What are non-provable debts?
Certain debts, called non-provable debts, cannot be claimed in bankruptcy, and are not released at the end of the bankruptcy. These debts include:
some portion of a HECS and HELP debts (government student loans)
court-imposed fines
the remainder of maintenance agreements under the Family Law Act 1975
unliquidated debts (a debt where debtors and their creditors are yet to determine the amount).
Full details of provable debts are set out in section 82 of the Bankruptcy Act.
Can the trustee pay dividends?
Yes. Ultimately the bankruptcy trustee’s role is to distribute the bankrupt’s divisible assets to creditors. Section 109 of the Bankruptcy Act sets out the order of priorities under which dividends must be paid. Certain payments and debts must be paid before dividends are paid to unsecured creditors.
When does bankruptcy end?
The bankruptcy period automatically ends (i.e. the bankrupt is discharged) three years after the filing date of the Statement of Affairs.
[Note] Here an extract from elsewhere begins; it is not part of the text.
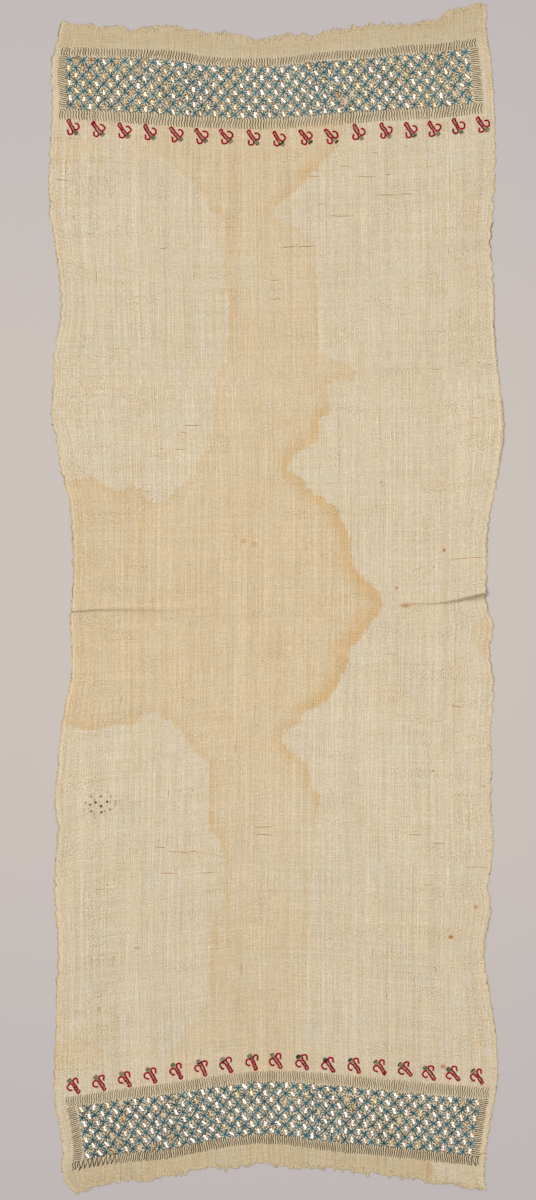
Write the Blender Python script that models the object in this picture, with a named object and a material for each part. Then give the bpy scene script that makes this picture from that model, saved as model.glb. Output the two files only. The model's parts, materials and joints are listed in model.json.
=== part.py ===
"""An embroidered silk scarf, laid out flat.

The scarf is one loom-width length of ecru silk gauze with a selvedge down each side, a raw
end at the top and at the bottom, and a storage crease across its middle. Each end carries an
embroidered band, a field of stars inside a ladder border, and beside it a row of crimson
sprigs. X runs across the cloth, Y along it towards the top end, and Z up from the surface
that it lies on. The origin is below the middle of its outline, on that surface.
"""

import bpy
import numpy as np

MM = 0.001

# The cloth, in millimetres.
CLOTH_THICKNESS = 1.0
SELVEDGE_RIB_WIDTH = 4.0
SELVEDGE_RIB_RISE = 0.4
MEAN_WIDTH = 478.0

# The embroidery lies just clear of the cloth and follows it.
STITCH_GAP = 0.3
STITCH_THICKNESS = 0.5
STAR_RISE = 0.5
PATCH_RISE = 0.2
BORDER_RISE = 0.35
SPRIG_THICKNESS = 0.7

# The two selvedges, from the top end down.
SELVEDGES = np.array(
    [
        (653, -234, 231),
        (631, -237, 230),
        (587, -247, 236),
        (543, -246, 239),
        (499, -248, 240),
        (433, -249, 238),
        (389, -243, 235),
        (345, -237, 238),
        (301, -238, 239),
        (279, -243, 240),
        (235, -245, 245),
        (191, -246, 249),
        (169, -240, 247),
        (147, -238, 244),
        (125, -232, 241),
        (103, -227, 236),
        (81, -225, 232),
        (37, -223, 231),
        (-7, -225, 231),
        (-29, -227, 238),
        (-51, -225, 234),
        (-95, -227, 238),
        (-117, -232, 237),
        (-139, -236, 235),
        (-183, -240, 236),
        (-227, -243, 235),
        (-249, -240, 237),
        (-293, -243, 236),
        (-315, -243, 232),
        (-337, -243, 235),
        (-381, -240, 228),
        (-447, -242, 236),
        (-491, -243, 242),
        (-535, -244, 242),
        (-557, -243, 238),
        (-579, -238, 234),
        (-601, -235, 231),
        (-645, -228, 229),
        (-653, -226, 231),
    ],
    dtype=[("y", float), ("left", float), ("right", float)],
)

# The raw ends, from the left selvedge to the right one.
RAW_ENDS = np.array(
    [
        (-238, 636, -653),
        (-222, 631, -652),
        (-205, 630, -647),
        (-189, 628, -642),
        (-172, 628, -638),
        (-156, 624, -638),
        (-139, 627, -638),
        (-123, 630, -634),
        (-106, 626, -631),
        (-90, 624, -626),
        (-73, 621, -624),
        (-40, 620, -624),
        (-24, 614, -620),
        (-7, 615, -619),
        (9, 620, -624),
        (42, 619, -624),
        (59, 624, -625),
        (75, 626, -627),
        (92, 628, -630),
        (108, 630, -630),
        (141, 631, -635),
        (158, 634, -637),
        (174, 636, -642),
        (191, 646, -642),
        (207, 649, -645),
        (224, 653, -648),
        (232, 653, -651),
    ],
    dtype=[("x", float), ("top", float), ("bottom", float)],
)

# Five threads of the weft as they lie: the edges of both bands, and the crease between them.
WEFT_LINES = np.array(
    [
        (-238, 607, 528, -15, -549, -632),
        (-172, 605, 524, -11, -539, -620),
        (-116, 603, 520, -11, -532, -615),
        (-69, 596, 518, -8, -525, -605),
        (-9, 595, 517, -6, -519, -599),
        (57, 602, 521, -6, -522, -607),
        (110, 605, 525, -5, -527, -612),
        (141, 609, 527, -5, -530, -615),
        (179, 611, 529, -4, -533, -619),
        (226, 618, 534, 6, -537, -624),
    ],
    dtype=[
        ("x", float),
        ("top_outer", float),
        ("top_inner", float),
        ("crease", float),
        ("bottom_inner", float),
        ("bottom_outer", float),
    ],
)

# How far along the cloth each of those threads lies, from the top raw end.
ALONG = {
    "top": 0.0,
    "top_outer": 25.0,
    "top_inner": 106.0,
    "crease": 636.0,
    "bottom_inner": 1158.0,
    "bottom_outer": 1243.0,
    "bottom": 1264.0,
}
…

However, the administration of the estate may continue for some time afterwards.
A bankruptcy’s term can be extended for up to eight years. To extend a bankruptcy, a bankruptcy trustee lodges ‘an objection to discharge’ with the Official Trustee. Reasons to object a discharge include:
if the bankrupt fails to cooperate
leaves Australia without permission
manages a company (without the leave of the court)
engages in misleading conduct relating to an amount over an indexed sum.
What is an annulment of bankruptcy?
An annulment is a cancellation of bankruptcy and reinstates a debtor’s affairs as if the bankruptcy had not occurred. An annulment can be obtained by:
a court order on the basis that the bankruptcy should not have occurred,
the bankrupt’s debts and the administration’s costs being paid in full, or
a section 73 proposal being accepted by creditors.
Is a bankruptcy on public record?
Yes. A bankruptcy’s status and a debtor’s personal information is permanently recorded on the National Personal Insolvency Index (NPII). The NPII is a publicly available and permanent electronic record of all personal insolvency proceedings in Australia. The NPII is updated with the status of the bankruptcy: current, and discharged.